Up to now, both GIC and Temasek Holdings have earned returns that exceeded CPF interest rates, on average over the years. But this does not mean that the Government is making use of the CPF as a 'cheap source of funds', or earning a 'spread at people's expense'.
First, the Government does not need more funds to invest. Even if it did, it could raise funds more cheaply by issuing treasury bills and government securities, instead of using CPF funds.
Second, Temasek and GIC achieve higher returns on average only by taking on more investment risks. Hence these returns are volatile - they can be low or even negative in some years. Furthermore, we cannot assume that GIC and Temasek will do as well in future.
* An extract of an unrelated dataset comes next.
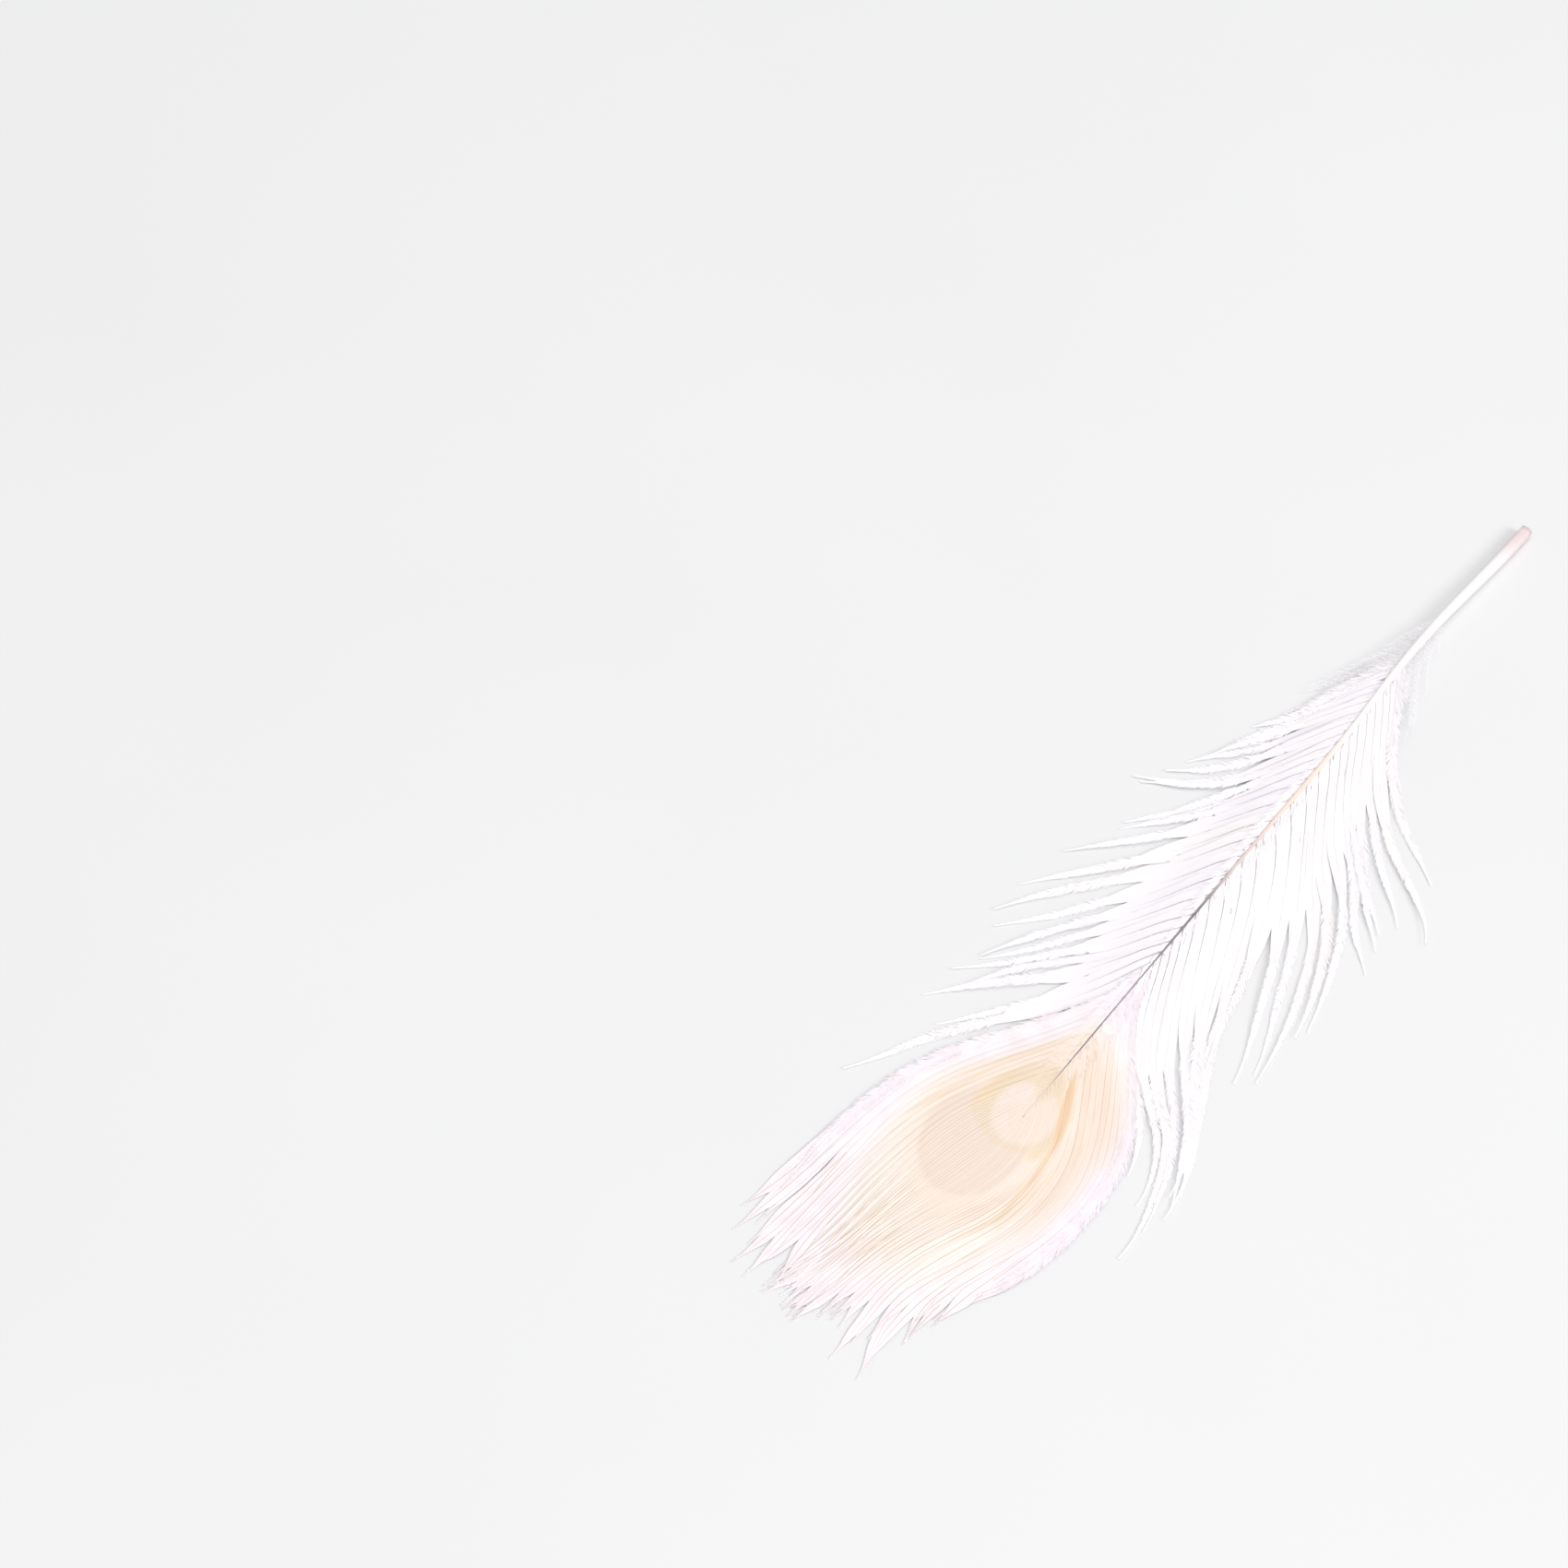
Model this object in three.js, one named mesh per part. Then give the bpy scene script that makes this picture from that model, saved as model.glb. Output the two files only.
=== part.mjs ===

The past two decades have been an exceptional period for global financial markets. Looking ahead, we cannot rule out protracted market downturns, lasting several years. Most CPF members have small balances and will not welcome these risks. Neither will older members waiting to withdraw their retirement funds.
Third, Singaporeans benefit when GIC and Temasek investments do well. Every year, the Government draws part of these investment returns to fund the annual Budget. The revenue is spent on worthwhile investments and social needs, including subsidies for housing, education and health care. And from time to time, the Government distributes accumulated budget surpluses to citizens through CPF top-ups and other schemes.
The Government does not rule out the possibility of introducing private pension plans for those with balances above $60,000 and a higher capacity to take risk. However, it would be unwise for members with low balances to take excessive risks on their basic retirement savings.
The current arrangement thus enables all CPF members to earn fair and risk-free returns on their retirement savings, while benefiting from the good performance of GIC and Temasek through the annual Budget. This is the right way to help Singaporeans save for their old age, and enjoy peace of mind in their golden years.